Glycerol-induced enhancement of ionic transport and dielectric properties in LiNO3-doped methylcellulose polymer electrolytes

Abstract

In this study, a solid polymer electrolyte (SPE) was synthesized using the solution casting method. Lithium nitrate (LiNO₃) as the ion source and glycerol as a plasticizer were added in varying concentrations (9, 18, 27, and 36% by weight) to methylcellulose (MC) as the host polymer. X-ray diffraction (XRD), Fourier transform infrared (FTIR) spectroscopy, and electrical impedance spectroscopy (EIS) were used to investigate the effect of glycerol on the morphology, chemical structure, and ionic conductivity of the polymer electrolytes. According to the XRD results, the addition of glycerol, acting as a plasticizer, reduced the hump characteristic of the amorphous structure. Furthermore, glycerol enhanced ionic conductivity by increasing polymer chain mobility, improving ion dissociation, and potentially creating transient pathways for ion transport.

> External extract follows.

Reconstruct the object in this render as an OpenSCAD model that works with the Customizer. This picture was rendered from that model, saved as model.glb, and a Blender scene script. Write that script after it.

FTIR spectroscopy confirmed the interaction between the polymer and dissolved salt, indicating the formation of polymer-salt complexes and showing an increase in the intensity of peaks associated with the hydroxyl (–OH) group as the glycerol concentration increased. EIS analysis demonstrated that DC conductivity rose from 2.9 µS/cm to 7.28 µS/cm with increasing glycerol content. Additionally, the frequency-dependent dielectric parameters, including dielectric constant (ε′) and dielectric loss (ε″), showed higher values at low frequencies, with both increasing as glycerol concentration increased, indicating that glycerol enhances ion conductivity and polarization in the polymer electrolyte. The electrical modulus analysis revealed that polarization relaxation decreased with higher glycerol concentrations, while conductivity increased at high frequencies. Glycerol significantly enhances the flexibility, amorphous nature, and ion mobility of MC-based polymer electrolytes, making them suitable for advanced applications in electrochemical devices.